THE REQUEST:
Send back all the data below, exactly as given.

DATASET SECTION:
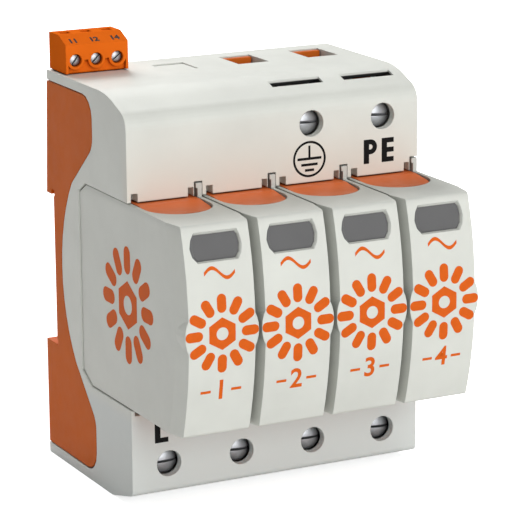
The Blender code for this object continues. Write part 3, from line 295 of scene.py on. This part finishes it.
GREY_SHELL = plastic("module_grey", GREY, edge=0.0002, nook=0.0024, dark=0.5, top=0.85)
GREY_BASE = plastic(
    "base_grey", GREY_BASE_TONE, warm=GREY_WARM, cool=GREY_COOL, nook=0.0009, dark=0.4, slits=True
)
ORANGE_FOOT = plastic("foot_orange", ORANGE, 0.5, specular=0.08)
ORANGE_CARRIER = plastic("pad_orange", ORANGE_PAD, 0.42, 0.06, specular=0.2, nook=0.0015)
ORANGE_PLUG = plastic("plug_orange", ORANGE_BRIGHT, 0.6, 0.03, 0.000006, 0.0002, specular=0.0, nook=0.001)
WINDOW = plastic("window_grey", WINDOW_GREY, 0.35, 0.05, 0.000004, 0.0001, specular=0.2)
FLAG = plastic("flag_red", FLAG_RED, 0.4, 0.05, 0.000008, 0.0001)
MOULD_BLACK = plastic("switch_black", BLACK, 0.45, 0.1, 0.00001, 0.0001)
COATING = plastic("block_coating", BLUE, 0.3, 0.12, 0.00004, 0.0003)
LACQUER = plastic("board_lacquer", BOARD, 0.25, 0.15, 0.000006, 0.0001)
STEEL_SCREW = metal("screw_steel", STEEL, 0.42)
STEEL_CAGE = metal("cage_steel", STEEL, 0.36, (400.0, 40.0, 40.0))
TINNED = metal("tinned_copper", TIN, 0.34)
PRINT_ORANGE = ink("print_orange", INK_ORANGE)
PRINT_BLACK = ink("print_black", INK_BLACK)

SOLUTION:
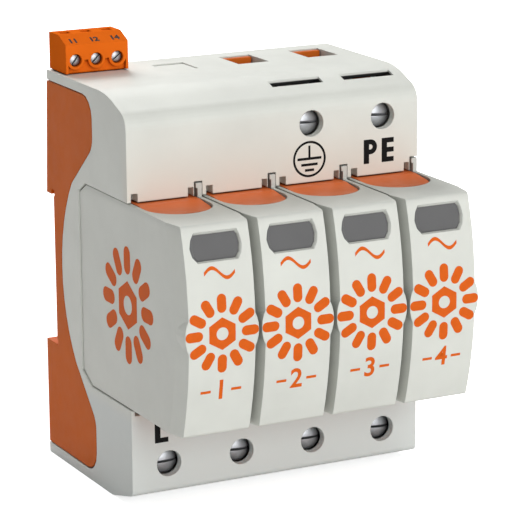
The Blender code for this object continues. Write part 3, from line 295 of scene.py on. This part finishes it.
GREY_SHELL = plastic("module_grey", GREY, edge=0.0002, nook=0.0024, dark=0.5, top=0.85)
GREY_BASE = plastic(
    "base_grey", GREY_BASE_TONE, warm=GREY_WARM, cool=GREY_COOL, nook=0.0009, dark=0.4, slits=True
)
ORANGE_FOOT = plastic("foot_orange", ORANGE, 0.5, specular=0.08)
ORANGE_CARRIER = plastic("pad_orange", ORANGE_PAD, 0.42, 0.06, specular=0.2, nook=0.0015)
ORANGE_PLUG = plastic("plug_orange", ORANGE_BRIGHT, 0.6, 0.03, 0.000006, 0.0002, specular=0.0, nook=0.001)
WINDOW = plastic("window_grey", WINDOW_GREY, 0.35, 0.05, 0.000004, 0.0001, specular=0.2)
FLAG = plastic("flag_red", FLAG_RED, 0.4, 0.05, 0.000008, 0.0001)
MOULD_BLACK = plastic("switch_black", BLACK, 0.45, 0.1, 0.00001, 0.0001)
COATING = plastic("block_coating", BLUE, 0.3, 0.12, 0.00004, 0.0003)
LACQUER = plastic("board_lacquer", BOARD, 0.25, 0.15, 0.000006, 0.0001)
STEEL_SCREW = metal("screw_steel", STEEL, 0.42)
STEEL_CAGE = metal("cage_steel", STEEL, 0.36, (400.0, 40.0, 40.0))
TINNED = metal("tinned_copper", TIN, 0.34)
PRINT_ORANGE = ink("print_orange", INK_ORANGE)
PRINT_BLACK = ink("print_black", INK_BLACK)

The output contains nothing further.